Transition énergétique et résilience des bases militaires

Le 15e plan quinquennal consacre également la transition énergétique comme vecteur de sécurité nationale. Le recours accru aux énergies renouvelables, couplé à des micro-réseaux résilients, intéresse directement les forces terrestres congolaises dont plusieurs postes avancés, le long du corridor routier Pointe-Noire-Ouesso, restent dépendants d’une logistique carburant vulnérable. Une mission d’ingénieurs du Corps de l’énergie chinois, attendue à Brazzaville au premier trimestre 2025, évaluera la possibilité d’installer des conteneurs photovoltaïques hybrides capables d’alimenter en continu des centres de transmission sans recourir à des groupes électrogènes diesel polluants et coûteux.

Marché intérieur chinois : effets de volume sur l’armement

La dynamisation du marché intérieur chinois, pilier du nouveau cycle, pourrait paraître éloignée des préoccupations sécuritaires africaines. Il n’en est rien. En stimulant la demande domestique, Pékin garantit la pérennité financière de ses champions industriels de défense, capables de proposer à l’export des équipements compétitifs : radars côtiers, drones MALE ou systèmes de surveillance fluviale. Les armées congolaises, confrontées à des contraintes budgétaires, bénéficient ainsi d’un catalogue plus vaste à des conditions souples de crédit acheteur. Selon un responsable de la Délégation générale pour l’armement, « l’effet volume chinois réduit sensiblement le coût d’entrée de technologies critiques ».

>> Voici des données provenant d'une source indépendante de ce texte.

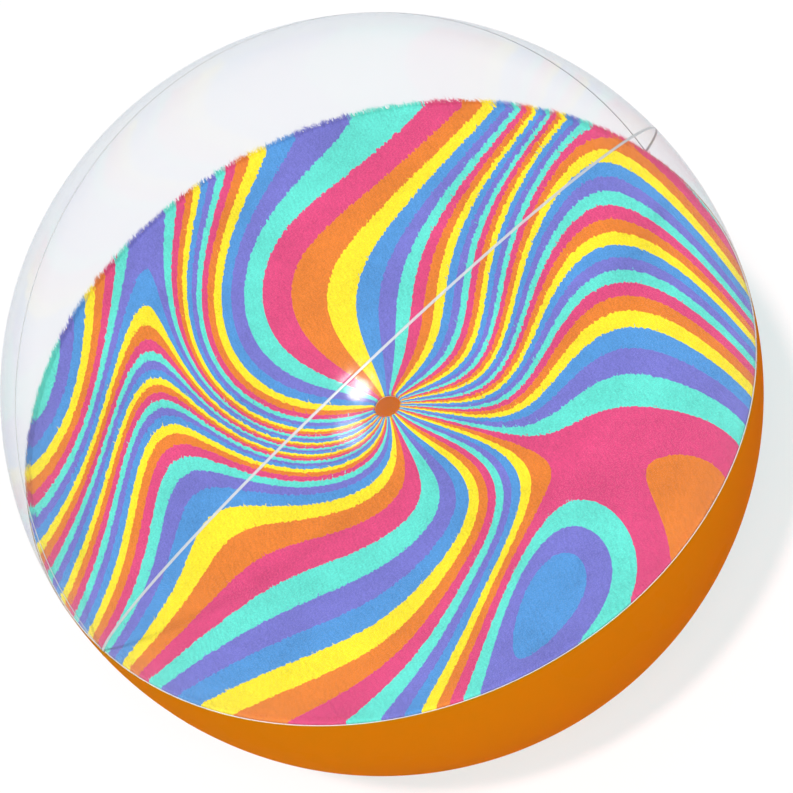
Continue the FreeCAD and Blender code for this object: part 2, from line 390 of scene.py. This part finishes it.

Ouverture internationale et diplomatie militaire sino-congolaise

L’ouverture internationale, réaffirmée par le Bureau politique du PCC, renforce la diplomatie militaire pragmatique développée depuis une décennie entre Brazzaville et Pékin. Depuis 2017, plus de cinq cents officiers congolais ont fréquenté les académies de Nanjing ou de Wuhan, qu’il s’agisse de cours de maintien de la paix ou de perfectionnement au renseignement d’origine électromagnétique. La nouvelle feuille de route chinoise sécurise ces programmes et devrait les élargir au domaine spatial, particulièrement précieux pour la surveillance de la Zone économique exclusive dans le golfe de Guinée. Les discussions portent déjà sur un accès partagé à une constellation de microsatellites Radar.

Stabilité sociale : pistes pour la sécurité intérieure

Alors que les forces de police congolaises mettent en œuvre leur Schéma national de maintien de l’ordre, les orientations du plénum insistent sur la notion de « sécurité pour le développement ». La Chine associe la lutte contre les inégalités urbaines à la prévention des troubles, doctrine qui renforce la crédibilité institutionnelle. Pour les responsables de la Sécurité publique à Brazzaville, le retour d’expérience pékinois sur la gestion prédictive des flux urbains, fondée sur l’analyse Big Data, constitue un laboratoire grandeur nature. Une délégation du Conseil national de sécurité intérieure se rendra à Shenzhen pour étudier ces outils dès avril 2025.

Planification stratégique : modèle inspirant pour la CEMAC

Au sein de la CEMAC, nombreux sont les stratèges qui voient dans le 15e plan quinquennal chinois un exemple de cohérence interinstitutions. L’ingénierie de la planification, conjuguant objectifs quantifiables et évaluation continue, pourrait inspirer le futur Livre blanc de défense commun envisagé par les chefs d’État de la sous-région. Le directeur exécutif du Centre de recherche d’Afrique australe, Munetsi Madakufamba, rappelle que « la visibilité sur cinq ans réduit l’incertitude et facilite la mutualisation des capacités ». Brazzaville, qui assurera la présidence tournante de la CEMAC en 2026, pourrait ainsi promouvoir un cadre concerté de sécurité maritime et aérienne.

L’intérêt congolais pour la méthodologie chinoise trouve également un écho favorable à Paris et à Budapest, où Lyazid Benhami et Gyula Thürmer, cités par l’Agence congolaise d’Information, soulignent la portée universelle du principe gagnant-gagnant. Selon eux, la modernisation planifiée offre une grille de lecture rassurante pour les investisseurs de défense, désireux d’évoluer dans un environnement prévisible. À terme, cette convergence de vues entre Asie, Afrique et Europe pourrait poser les bases d’un triptyque de coopération triangulaire, favorable à la stabilisation durable du golfe de Guinée à long terme.